Paint and Ocean Scene
• Watercolor paper (1/2 sheet) attached to cardboard with tape (Practice page)
• Watercolor paper (full sheet) attached to cardboard with tape (Final piece)
• Watercolor paper (1/2 – 1 full sheet; no cardboard) for fish paintings
• Water in containers
• Paints: Blue and green
• Large flat brush for painting background
• Small round brush for painting fish
• Fish samples to copy
• Paper towels
• Old toothbrush
• Wet on wet
In this lesson, we’re going to create an “Under the Sea” painting using the wet on wet and spatter techniques. Teachers may use one class time for creating the ocean background and the second class for painting the sea creatures.
The wet on wet technique involves placing wet paint on a wet surface. We’ll use the wet on wet technique to create our watery background.
Before you begin working with the wet on wet technique, be sure the colors you need (in this lesson, GREEN and BLUE) are on your palette so you are ready to paint immediately after wetting the paper. If this technique is new to you or your students, try it out on a small practice paper. It’s good practice, and the students will feel more comfortable with the technique when creating their finished painting.
1. On your small practice sheet (1/2 page), “paint” the entire piece of paper with clean water using a large flat brush.
2. Before the water on the paper dries, load your brush with water and dip it into a color on your palette. With watery paint on your brush, create strokes of color on the paper. You can paint the whole paper with one color, then add another on top of it while it is still wet, or you can add different colors to the empty places on the paper. Either way, before the water on the paper and the first color dries, paint the second color. The paints will readily spread and blend with each other.
3. To add “bubbles” to your practice sheet, dip your old toothbrush into the water, tapping off some of the excess. Next, hold the toothbrush over your painting in one hand while tapping on the handle of the brush with a pencil in your other hand. Small drops of water will spatter on your paper, and if your background is still wet, some of the paint will move out of the way to create a bubble type effect. You can also try spattering some blue or green paint on your background. Remember, this is just a practice page.

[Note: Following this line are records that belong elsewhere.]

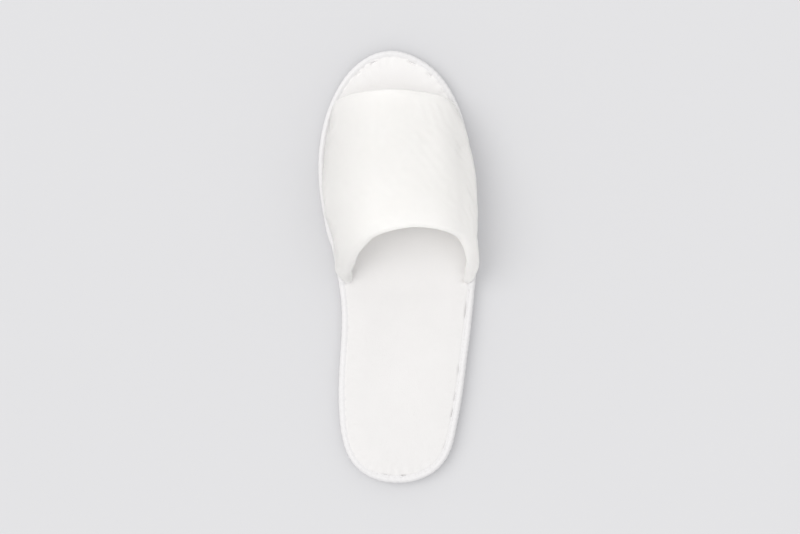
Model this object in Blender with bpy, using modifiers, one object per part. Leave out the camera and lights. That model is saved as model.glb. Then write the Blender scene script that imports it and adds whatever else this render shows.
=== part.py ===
"""An open-toe hotel slipper for the right foot, built from the pieces that its maker sews together.

Four pieces: a foam outsole, a soft insole, a padded vamp (the upper) and the tape that wraps their
common edge. Metres. +X is the outer side of the foot, +Y the toe, +Z up. The origin is on the floor,
under the middle of the sole's bounding box.
"""

import math

import bmesh
import bpy
import numpy as np

# Driving dimensions of the slipper
LENGTH = 0.280
BALL_WIDTH = 0.103
TOE_SPRING = 0.002  # rise of the toe tip off the floor
SPRING_START = 0.80  # share of the length, from the heel, where the toe begins to rise
GAP = 0.0003  # play between two pieces that lie on each other

# Thicknesses
OUTSOLE_THICKNESS = 0.0050
INSOLE_THICKNESS = 0.0030
UPPER_WALL = 0.0030
HEM_WALL = 0.0042  # the cloth folded back on itself along the throat and toe edges
SEAM_ALLOWANCE = 0.0015  # the upper's edge, squeezed flat under the tape
TAPE = 0.0010  # folded tape, two layers thick
PRESSED = 0.0013  # how much the seam squeezes the insole

# The edge tape, measured inwards from the finished edge of the sole
TAPE_WIDTH = 0.0052
TAPE_ROUNDING = 0.0020
FLOOR_CLEARANCE = 0.0002  # the tape stays this far above the floor
RECESS = FLOOR_CLEARANCE + TAPE + GAP  # the outsole is pressed up this far above the tape's lower flap
CHAMFER = 0.0008  # edges of the layers, cut off to clear the inside of the tape's fold

# Levels of the stacked layers, above the floor
OUTSOLE_TOP = OUTSOLE_THICKNESS
INSOLE_BOTTOM = OUTSOLE_TOP + GAP
INSOLE_TOP = INSOLE_BOTTOM + INSOLE_THICKNESS
INSOLE_RIM = INSOLE_TOP - PRESSED
ALLOWANCE_TOP = INSOLE_RIM + GAP + SEAM_ALLOWANCE
TAPE_TOP = INSOLE_RIM + GAP + TAPE
TAPE_LIFT = SEAM_ALLOWANCE + GAP  # extra height of the tape where it also covers the upper
LAYER_INSET = 0.0015  # edges of the layers inside the tape's fold
OUTSOLE_STEP = (0.0009, 0.0024)  # inwards of the tape, where the outsole comes down from recess to floor
INSOLE_SLOPE = (0.0022, 0.0048, 0.0085)  # inwards of the tape, where the footbed rises to its full height
SHOULDER = 0.0004  # drop of the footbed in the middle of that slope

# Finished outline, one row for each station: share of the length from heel to toe, then the inner and
# outer edge as shares of the ball width, from the axis of the foot
OUTLINE = (
    # station, along, inner, outer
    ("heel end", 0.000, 0.010, 0.010),
    ("heel curve", 0.043, -0.277, 0.282),
    ("heel seat", 0.139, -0.363, 0.376),
    ("heel breast", 0.236, -0.371, 0.419),
    ("waist", 0.364, -0.360, 0.463),
    ("instep", 0.471, -0.390, 0.491),
    ("joint", 0.589, -0.454, 0.500),
    ("ball", 0.707, -0.500, 0.480),
    ("tread end", 0.807, -0.482, 0.438),
    ("toes", 0.893, -0.407, 0.358),
    ("toe curve", 0.964, -0.272, 0.209),
    ("toe end", 1.000, -0.055, -0.055),
)
STEPS = 5  # points of the outline from one station to the next

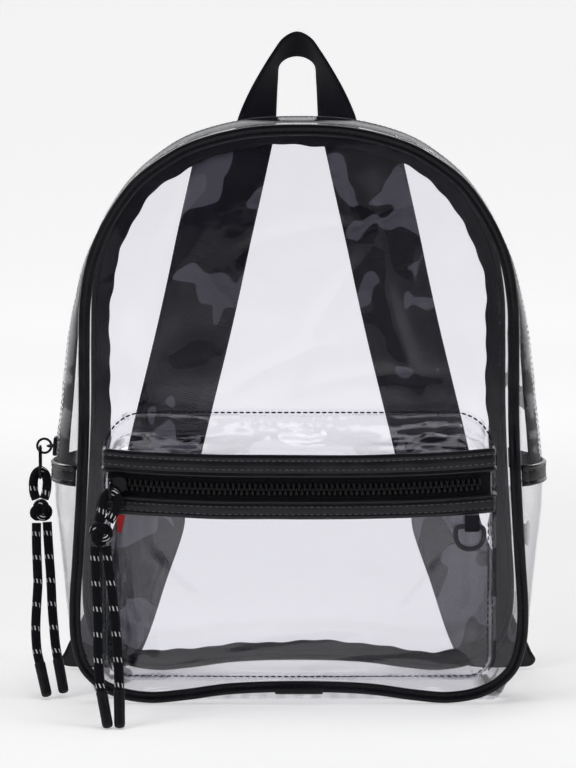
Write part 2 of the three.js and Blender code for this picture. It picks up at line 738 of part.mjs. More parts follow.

1. Before beginning your final painting, decide which way you are going to paint your background – with a second color on top of the first color or with dabs of different colors. Make sure you have enough blue and green paint on your palette. You may want to take a little of each of these colors and make a new “watery” color to use as well.
2. With a large flat brush, “paint” the entire paper with clean WATER. You must work quickly, as the water will dry quickly, and we need a wet piece of paper to achieve this effect. Next, dip your brush into the water and then into the paint, making the paint very watery as you did when creating a wash. Apply the color to your paper with horizontal stokes or in patches of color while everything is still wet. When the colors meet, they will run together, and because the paper is wet they spread more freely. The ocean is always moving, so try out different strokes and shapes as you paint. Remember, though, you must paint QUICKLY, before the paper dries.
3. Before your background dries, let’s add the “bubbles” to your water. Remember, to do this, dip your old toothbrush into the water and tap off some of the excess. Hold the toothbrush over your painting in one hand and tap on the handle of the brush with a pencil in your other hand. You can also spatter blue or green paint onto your background.
4. While you are waiting for your background to dry, create the fish that will swim in your sea. Using the reference photos below, draw the fish with a pencil on the second piece of watercolor paper (not attached to the cardboard). When you are satisfied with your drawings, use the watercolor paints to color them in. You can color them like the fish in your reference photo, or you can paint them in your own color combination.
Your fish may look something like these:
5. With your background now dry and your fish complete, cut them out with a pair of scissors. Decide where in your picture your want them to go. They may be swimming the same direction, opposite directions, or they could overlap each other. Glue them to your painting with a glue stick – I like to use glue sticks instead of white glue when working with paper, since the paper is repositionable and the glue doesn’t make the paper buckle.
Painting by Lillie, age 7
Great job! Your undersea painting is complete! Don’t forget to sign your work!
Variations: Include other sea creatures, such as starfish, dolphins, and sea slugs.
If shells are available, they can be glued along the bottom edge of the picture. Shells would need to be glued on with white glue to insure they stay, in which case the glue should dry overnight.
A small thick piece of cardboard can be added to the back of the fish to make them stand out from the background.